MHP Konya Milletvekili Mustafa Kalaycı ise, iktidar partisi ve hükümetin, Türkiye’nin milli değerlerine AB misyonerlerinin gözüyle baktığını iddia ederek “Andımızı kaldırdınız. Türk milletine mensup olmak sizi neden utandırıyor?” diye sordu. Kız-erkek öğrencilerin yurtlarda birlikte kalamayacağına ilişkin yasal bir düzenleme olup olmadığının da açıklanmasını isteyen Kalaycı “Zinayı suç olmaktan kim çıkardı onu da Türk milletine açıklayın” şeklinde konuştu.
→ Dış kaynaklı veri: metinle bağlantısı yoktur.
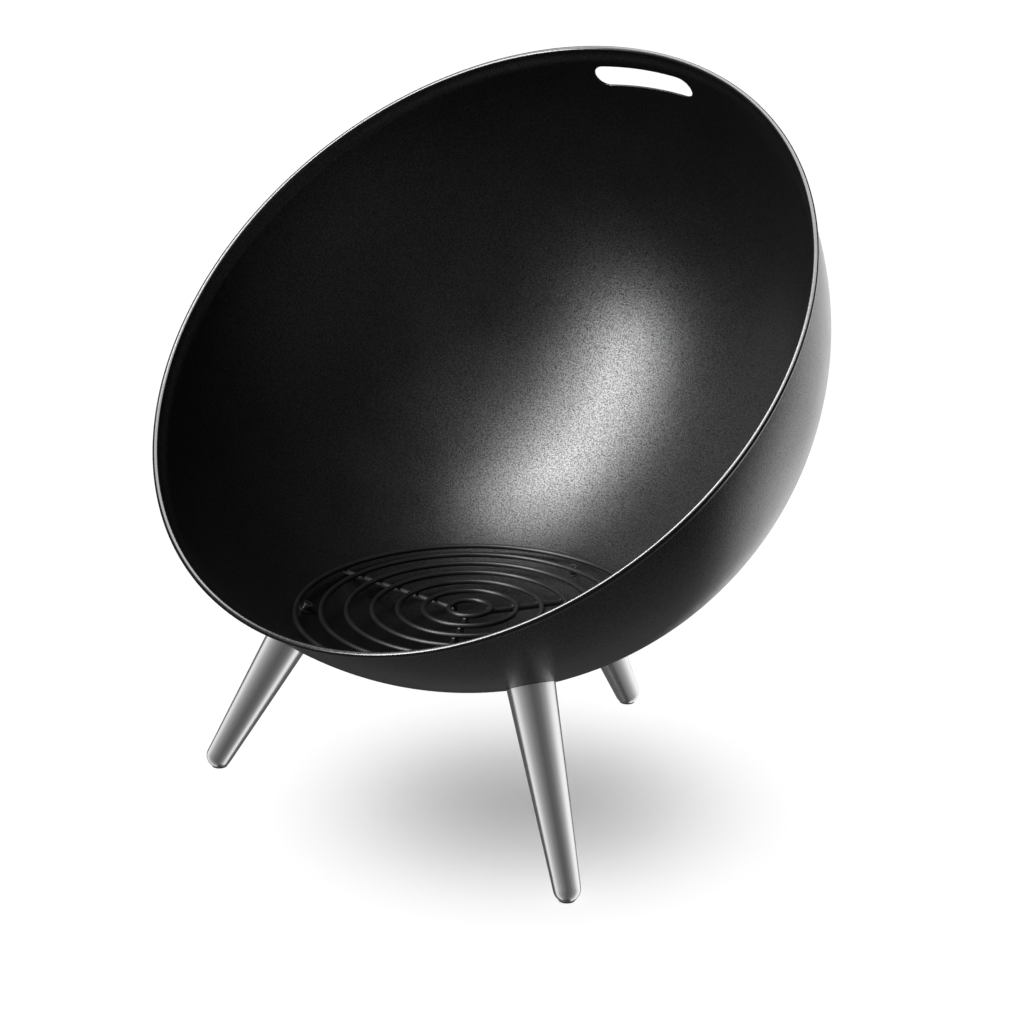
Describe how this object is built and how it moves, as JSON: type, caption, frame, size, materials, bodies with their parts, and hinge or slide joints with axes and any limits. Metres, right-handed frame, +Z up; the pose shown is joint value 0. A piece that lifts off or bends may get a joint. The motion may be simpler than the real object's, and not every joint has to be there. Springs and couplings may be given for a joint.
{
  "type": "fire bowl",
  "caption": "Tilted round fire bowl in black enamelled steel on tapered brushed-steel legs, with a loose wire grate inside and a hand slot under the rim.",
  "frame": {"origin": "on the floor, under the middle of the whole object's box", "axes": "+Z up; the bowl opens towards -Y and upwards; X runs across, and the bowl and legs are mirror images about X = 0"},
  "size_m": [0.6686, 0.573, 0.6751],
  "materials": {
    "black_enamel": "satin black enamel with a fine orange-peel grain",
    "black_wire": "satin black coated steel wire",
    "brushed_steel": "brushed stainless steel, grain along the leg",
    "plated_steel": "zinc plated",
    "black_steel": "black oxide, oiled",
    "glide_plastic": "matte black"
  },
  "bodies": {
    "bowl_and_legs": {"bowl": "black_enamel", "leg_left": "brushed_steel", "leg_right": "brushed_steel", "leg_back": "brushed_steel", "leg_insert_left": "plated_steel", "leg_insert_right": "plated_steel", "leg_insert_back": "plated_steel", "leg_bolt_left": "black_steel", "leg_bolt_right": "black_steel", "leg_bolt_back": "black_steel", "leg_washer_left": "black_steel", "leg_washer_right": "black_steel", "leg_washer_back": "black_steel", "glide_left": "glide_plastic", "glide_right": "glide_plastic", "glide_back": "glide_plastic"},
    "grate": {"grate_ring_1": "black_wire", "grate_ring_2": "black_wire", "grate_ring_3": "black_wire", "grate_ring_4": "black_wire", "grate_ring_5": "black_wire", "grate_ring_6": "black_wire", "grate_ring_7": "black_wire", "grate_bar_back": "black_wire", "grate_bar_left": "black_wire", "grate_bar_front": "black_wire"}
  },
  "joints": [
    {"name": "grate_lift", "type": "slide", "parent": "bowl_and_legs", "child": "grate", "axis": [0, 0, 1], "range_m": [0, 0.5]}
  ]
}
AKP İstanbul Milletvekili Halide İncekara da konuşmasında, muhalefete “Dedelerimiz ve babalarımızın yaptığı işlerin hesabını kürsüde oturan masum Bakan ve bürokratlardan soruyorsunuz” eleştirisi getirdi. İncekara, Milli Eğitim Bakanı Nabi Avcı’ya da “Ben evimde ve okulda mutlu öğrenci görmek istiyorum Sayın Bakan. Okulda kulağı çekilen, sınav stresi yaşayan, servis araçlarında ve duraklarda eziyet çeken bir öğrenci görmek istemiyorum. Burada, çocukların hayatı ve geleceği için ne harcanacak diye soran yok. Bütün bütçe ödeneklerinizi personelinizi yaşatmak için kullanacaksanız, biz çocuklarımızı başka bir yere gönderelim” dedi.